Another impending nightmare scenario is the expected formation of a commission of inquiry, as per the demand of Defense Minister Benny Gantz, to investigate the April 30 stampede at a religious festival that killed 45 ultra-Orthodox Jews. Many observers view the tragedy — billed as Israel’s biggest civilian disaster — as a reflection of the corruption endemic in the top ranks of the ultra-Orthodox parties and their varied offshoot organizations, in violation of the laws of the state and a preference for religious ritual over the sanctity of human life. Ultra-Orthodox parties have thus far prevented formation of an inquiry commission, fearing its findings would point the finger of blame at senior leaders of their communities.
But perhaps their biggest frustration and anger stems from seeing Ra’am, a religious Islamist Arab party, joining the new government and being rewarded with much of the benefits of which they themselves are being deprived — mammoth budgets and jobs.
Although it was Liberman who ruled out any participation by the ultra-Orthodox in the new government, Bennett is also being cast as the bad guy, a heartless and immoral politician defrauding them out of their rights. They insist this is particularly egregious given the fact that he is a religious, right-wing ideologue who had assured them he would do everything it takes to forge a right-wing government with Netanyahu. Instead, they are at the mercy of a government with what they regard as distinctly left-wing, secular overtones, and Netanyahu cannot save them.
The extent of the ultra-Orthodox rage at Bennett was illustrated clearly in the ugly personal assault its leadership mounted against him. Knesset member Moshe Gafni, the longtime chair of the Knesset Finance Committee, sounded particularly bitter, calling Bennett a “wicked” man. “Such a thing has never happened,” he shouted, waving his fist as he faced lawmakers and journalists in the Knesset. “There will be a war over God’s desecration.”

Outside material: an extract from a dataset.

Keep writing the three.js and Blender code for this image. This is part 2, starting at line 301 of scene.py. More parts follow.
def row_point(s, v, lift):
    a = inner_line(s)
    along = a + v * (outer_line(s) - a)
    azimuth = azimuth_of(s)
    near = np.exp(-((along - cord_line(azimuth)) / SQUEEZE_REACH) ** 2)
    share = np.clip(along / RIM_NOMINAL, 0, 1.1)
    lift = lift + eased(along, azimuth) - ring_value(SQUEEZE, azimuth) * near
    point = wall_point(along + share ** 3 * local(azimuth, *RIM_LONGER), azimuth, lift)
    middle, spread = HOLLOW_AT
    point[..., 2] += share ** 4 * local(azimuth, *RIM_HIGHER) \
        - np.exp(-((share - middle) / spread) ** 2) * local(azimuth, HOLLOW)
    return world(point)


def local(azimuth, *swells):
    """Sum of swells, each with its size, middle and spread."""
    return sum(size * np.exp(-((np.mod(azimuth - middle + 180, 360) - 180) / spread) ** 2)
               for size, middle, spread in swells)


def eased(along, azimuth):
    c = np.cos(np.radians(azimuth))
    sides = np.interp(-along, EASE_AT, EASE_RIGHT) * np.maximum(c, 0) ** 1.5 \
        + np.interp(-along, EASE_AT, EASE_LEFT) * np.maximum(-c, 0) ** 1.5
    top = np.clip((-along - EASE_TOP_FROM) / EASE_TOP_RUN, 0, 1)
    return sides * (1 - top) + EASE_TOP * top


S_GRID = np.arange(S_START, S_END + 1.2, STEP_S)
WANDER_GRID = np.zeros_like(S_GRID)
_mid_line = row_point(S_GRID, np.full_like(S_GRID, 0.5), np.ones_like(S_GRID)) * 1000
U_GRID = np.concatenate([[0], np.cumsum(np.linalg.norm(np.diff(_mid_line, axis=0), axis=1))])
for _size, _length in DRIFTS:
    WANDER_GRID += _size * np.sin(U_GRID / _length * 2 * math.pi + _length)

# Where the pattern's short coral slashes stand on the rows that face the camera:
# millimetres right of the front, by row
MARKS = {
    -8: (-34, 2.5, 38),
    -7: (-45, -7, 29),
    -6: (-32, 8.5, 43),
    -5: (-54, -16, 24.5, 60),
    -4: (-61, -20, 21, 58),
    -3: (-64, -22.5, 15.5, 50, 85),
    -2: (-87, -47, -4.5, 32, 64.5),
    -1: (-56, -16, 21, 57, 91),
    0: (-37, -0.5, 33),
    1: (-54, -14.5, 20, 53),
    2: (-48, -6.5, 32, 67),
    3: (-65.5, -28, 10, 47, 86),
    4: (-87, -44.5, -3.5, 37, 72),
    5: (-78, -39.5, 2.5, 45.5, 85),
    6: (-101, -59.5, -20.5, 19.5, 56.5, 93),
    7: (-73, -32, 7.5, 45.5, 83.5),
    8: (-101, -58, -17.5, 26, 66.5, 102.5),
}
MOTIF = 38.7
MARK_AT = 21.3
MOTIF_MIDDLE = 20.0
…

Gafni called the coalition agreements reached between the parties of the new government “despicable sacrilege,” adding, “I have been in the Knesset for many years. I cannot recall such a paper. … What sacrilege! I do not remember anything like this! … There was never a government that dared do such a thing.”

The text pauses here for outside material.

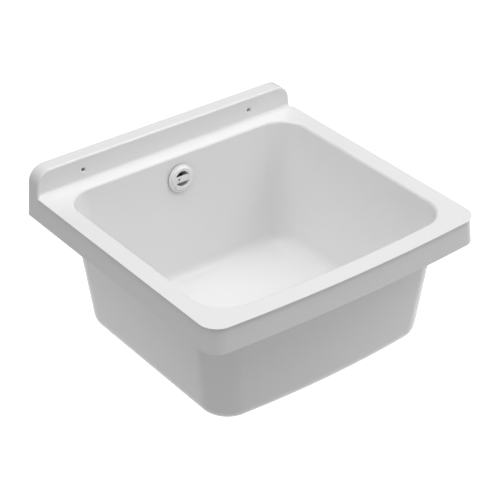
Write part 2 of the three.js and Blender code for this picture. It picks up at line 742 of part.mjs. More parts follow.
// Waste body: collar, chamber, cone and sleeve, with a hub on three spokes.
function wasteBody() {
  const sleeveRadius = outletRadius + seatGap + tailSleeveWall;
  const sleeveEnd = tailSeat - tailSocket;
  const outside = solid(turned([
    [0, sleeveEnd], [sleeveRadius, sleeveEnd], [sleeveRadius, coneEnd], [wasteRadius, coneTop],
    [wasteRadius, wasteTop - wasteCollar], [wasteCollarRadius, wasteTop - wasteCollar],
    [wasteCollarRadius, wasteTop], [0, wasteTop],
  ], fineSides));
  const inletHole = inletRod(spigotRadius + seatGap, wasteBore / 2, wasteRadius + reach);
  const shell = outside.subtract(wasteInside()).subtract(inletHole);
  const hub = [solid(disc(hubRadius, hubFoot, hubTop))];
  for (let k = 0; k < spokes; k += 1) {
    const length = [0, tailBore + outletWall / 2];
    const spoke = block(length, [-spokeThickness / 2, spokeThickness / 2], [hubFoot, coneEnd - chamfer]);
    hub.push(solid(spoke.rotateZ(Math.PI / 2 + k * 2 * Math.PI / spokes)));
  }
  const socket = disc(insertRadius + seatGap, hubTop - insertLength - 2 * seatGap, hubTop + reach, smallSides);
  const through = disc(screwRadius + seatGap, hubFoot - reach, hubTop + reach, smallSides);
  return surface(shell.add(joined(hub)).subtract(solid(socket)).subtract(solid(through)));
}

const washerLow = cupFloor + seatGap;
const headLow = washerLow + screwWasherThickness + seatGap;
const headTop = headLow + screwHeadHeight;

function wasteScrew() {
  const tip = hubFoot + screwTip;
  const body = solid(turned([
    [0, tip], [screwRadius - chamfer, tip], [screwRadius, tip + chamfer], [screwRadius, headLow],
    [screwHeadRadius, headLow], [screwHeadRadius, headTop - chamfer], [screwHeadRadius - chamfer, headTop],
    [0, headTop],
  ], smallSides));
  const across = [-screwSlotWidth / 2, screwSlotWidth / 2];
  const down = [headTop - screwSlotDepth, headTop + reach];
  const slot = block([-screwHeadRadius, screwHeadRadius], across, down);
  return surface(body.subtract(solid(slot)));
}

// ---------------------------------------------------------------- lift-out basket, in the waste's frame

const sealLow = cupFloor + seatGap;
const basketUnder = sealLow + basketSealThickness + seatGap;
const basketFloor = basketUnder + basketSheet;
const basketTop = basketUnder + basketHeight;
const basketTopRadius = strainerRadius - sheetSteel - basketRoom - basketRim;
const basketFootRadius = basketTopRadius - basketTaper;
const domeTop = basketFloor + basketDomeHeight;
const domeFoot = basketDomeRadius + basketDomeSlope;

function basket() {
  const shape = solid(turned([
    [0, domeTop - basketSheet], [basketDomeRadius - basketSheet, domeTop - basketSheet],
    [domeFoot - basketSheet, basketUnder], [basketFootRadius, basketUnder],
    [basketTopRadius, basketTop - basketSheet], [basketTopRadius + basketRim, basketTop - basketSheet],
    [basketTopRadius + basketRim, basketTop], [basketTopRadius - basketSheet, basketTop],
    [basketFootRadius - basketSheet, basketFloor], [domeFoot, basketFloor], [basketDomeRadius, domeTop],
    [0, domeTop],
  ], 2 * basketHolesPerRow));
  const cutters = [];
  spread(basketHoleRows, basketRowPitch, (basketFloor + basketTop) / 2).forEach((z, row) => {
    for (let k = 0; k < basketHolesPerRow; k += 1) {
      const angle = (k + 0.5 * (row % 2)) * 2 * Math.PI / basketHolesPerRow;
      const hole = disc(basketHoleRadius, domeFoot, basketTopRadius + reach, ringSides).rotateY(Math.PI / 2);
      cutters.push(solid(hole.rotateZ(angle).translate(0, 0, z)));
    }
  });
  return surface(shape.subtract(joined(cutters)));
}

const postLow = domeTop + seatGap;
const postTop = postLow + postHeight;

function basketPost() {
  return turned([
    [0, postLow], [postFootRadius, postLow], [postFootRadius, postLow + postFootHeight],
    [postRadius, postLow + postFootHeight], [postRadius, postTop], [0, postTop],
  ], smallSides);
}

function basketKnob() {
  const low = postTop + knobCap - knobHeight;
  const socket = postRadius + seatGap;
  const top = postTop + knobCap;
  return turned([
    [0, postTop + seatGap], [socket, postTop + seatGap], [socket, low], [knobRadius - knobEdge, low],
    [knobRadius, low + knobEdge], [knobRadius, top - knobEdge], [knobRadius - knobEdge, top], [0, top],
  ]);
}

// ---------------------------------------------------------------- assembly

const gasketTop = -(bowlWall + seatGap);
const gasketLow = gasketTop - underGasketThickness;
const insertTop = hubTop - seatGap;
const screwBore = screwRadius + seatGap;
const frontSeal = ring(overflowHoleRadius, rosetteRadius - sealMargin, seatGap, seatGap + frontSealThickness);
const backGasket = ring(overflowHoleRadius, elbowFlangeRadius - sealMargin, gasketBack, gasketFace);
const topSealInner = strainerRadius + strainerShoulder + sealMargin;
const topSeal = ring(topSealInner, strainerFlangeRadius - sealMargin, seatGap, seatGap + topSealThickness);
const underGasket = ring(wasteBore, wasteCollarRadius - sealMargin, gasketLow, gasketTop);
const screwWasher = ring(screwBore, screwWasherRadius, washerLow, washerLow + screwWasherThickness, smallSides);
const screwInsert = ring(screwBore, insertRadius, insertTop - insertLength, insertTop, smallSides);
const wasteTail = ring(tailBore, outletRadius, wasteEnd, tailSeat - seatGap, fineSides);
const basketSeal = ring(domeFoot - basketSheet, basketSealRadius, sealLow, sealLow + basketSealThickness);

overflowPlace.add(
  named('overflow_rosette', rosette(), whiteTrim),
  named('overflow_front_seal', frontSeal, rubber),
  named('overflow_back_gasket', backGasket, rubber),
  named('overflow_elbow', elbow(), greyPlastic),
);
upperJoint.add(
  named('hose_washer_upper', jointWasher(), rubber),
  named('hose_nut_upper', jointNut(), greyPlastic),
);
lowerJoint.add(
  named('hose_washer_lower', jointWasher(), rubber),
  named('hose_nut_lower', jointNut(), greyPlastic),
);
wastePlace.add(
  named('strainer_cup', strainerCup(), steel),
  named('strainer_top_seal', topSeal, rubber),
  named('strainer_under_gasket', underGasket, rubber),
  named('waste_body', wasteBody(), greyPlastic),
  named('waste_inlet_pipe', wasteInlet(), greyPlastic),
  named('waste_tail', wasteTail, greyPlastic),
  named('waste_screw', wasteScrew(), steel),
  named('waste_screw_washer', screwWasher, rubber),
  named('waste_screw_insert', screwInsert, brass),
  named('basket', basket(), steel),
  named('basket_seal', basketSeal, rubber),
  named('basket_post', basketPost(), steel),
  named('basket_knob', basketKnob(), greyPlastic),
);

const sink = new THREE.Group();
sink.add(named('basin', surface(basin()), whiteGloss));
sink.add(overflowPlace, wastePlace, named('overflow_hose', hose(), greyPlastic));

export default sink;
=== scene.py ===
from math import acos, atan, atan2, cos, pi, sin, sqrt, tan

import bmesh
import bpy
import numpy as np
from mathutils import Matrix, Vector


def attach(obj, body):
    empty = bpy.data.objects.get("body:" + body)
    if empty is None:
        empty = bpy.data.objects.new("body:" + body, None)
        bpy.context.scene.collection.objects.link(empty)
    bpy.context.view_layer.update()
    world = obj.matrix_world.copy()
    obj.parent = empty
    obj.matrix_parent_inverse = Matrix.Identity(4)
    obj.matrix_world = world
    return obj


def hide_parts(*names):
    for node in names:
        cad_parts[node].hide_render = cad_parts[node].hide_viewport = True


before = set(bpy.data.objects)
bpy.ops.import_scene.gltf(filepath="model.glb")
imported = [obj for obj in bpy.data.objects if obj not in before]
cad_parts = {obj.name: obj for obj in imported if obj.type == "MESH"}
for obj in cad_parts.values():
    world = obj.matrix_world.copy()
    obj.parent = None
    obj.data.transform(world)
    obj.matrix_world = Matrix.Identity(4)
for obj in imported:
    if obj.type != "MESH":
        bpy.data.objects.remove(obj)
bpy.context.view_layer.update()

# ------------------------------------------------------------------------------------------ basin
# One injection moulding in glossy white plastic: bowl, rim with its turned-down skirt, and an upstand that
# stands on the wall. Ribs and two screw bosses stiffen it behind. Two screws hold it to the wall.

MM = 0.001

rim_half = 274.2
rim_depth = 537.4
front_bow = 11.0
rim_corner = 28.0
edge_round = 4.0
skirt_height = 47.3
skirt_draft = 0.085
shell_wall = 4.5
foot_round = 0.6
upstand_height = 45.1
upstand_depth = 27.8
upstand_corner = 30.0
cove_radius = 6.0
screw_side = 179.3
screw_height = 19.8
screw_hole = 3.5
screw_mouth = 5.2
mouth_depth = 1.4
boss_radius = 8.0
rib_half = 1.5
rib_foot = -26.0

side_rim = 31.3
front_rim = 33.4
ledge = 55.6
lip_radius = 5.0
bowl_depth = 242.5
bowl_bow = 12.0
bowl_corner_top = 52.0
bowl_corner_floor = 44.0
side_taper = 0.101
back_taper = 0.108
bowl_wall = 5.5
floor_fillet = 22.0
floor_fall = 2.8
drain_y = -286.0
recess_radius = 60.0
recess_margin = 3.0
recess_depth = 3.7
drain_hole = 46.5
overflow_drop = 44.0
overflow_hole = 17.8

cove_front = -(upstand_depth + cove_radius)
floor_z = -bowl_depth
seat_z = -(bowl_depth + floor_fall + recess_depth)
floor_under = seat_z - bowl_wall


def arc(cx, cy, radius, start, end, steps):
    """Points on an arc, both ends included."""
    turns = np.linspace(start, end, steps + 1)
    return np.column_stack((cx + radius * np.cos(turns), cy + radius * np.sin(turns)))


def line(start, end, steps):
    """Points between two points, both ends left out."""
    share = np.arange(1, steps)[:, None] / steps
    return np.array(start) * (1 - share) + np.array(end) * share


def at_height(plan, z):
    return np.column_stack((plan, np.full(len(plan), float(z))))


def quarter(steps):
    """A quarter-round, from 0 to 1 along each of its two ways."""
    turns = np.linspace(0, pi / 2, steps + 1)
    return np.column_stack((np.sin(turns), 1 - np.cos(turns)))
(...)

Calling Bennett “that wicked man who supposedly wears a kippah [yarmulke],” he accused him of forming an anti-religious government, and pledged “to erase this wicked government from the face of the land. Do not talk to us, get out of our face.”
Bennett’s response only served to inflame the ultra-Orthodox fury further. “As prime minister, I will take care of the ultra-Orthodox public and of the Torah world,” he said in a statement. “To the ultra-Orthodox citizens of the country I say, again, 'You have nothing to worry about. On the contrary, the past year has shown that you are the ones who pay, with your very lives, for a political culture of neglect, nepotism and the perpetuation of problems.’”
Not to be outdone, the ultra-Orthodox ramped up their assault, saying that Bennett should hold the title of the biggest liar in Israeli politics. In addition, they ordered a boycott of Bennett. The ultra-Orthodox radio station Kol Hai announced that it would not broadcast the vote on the new “left-wing” government and its swearing in next week [June 13], and would instead air a live prayer session to strengthen its “hundreds of thousands” of listeners.
The ultra-Orthodox parties have been banished to the opposition in the past, but this time the move is likely to have significant repercussions for Israel’s political system and for the ultra-Orthodox leadership, the nature of which cannot be assessed at this time.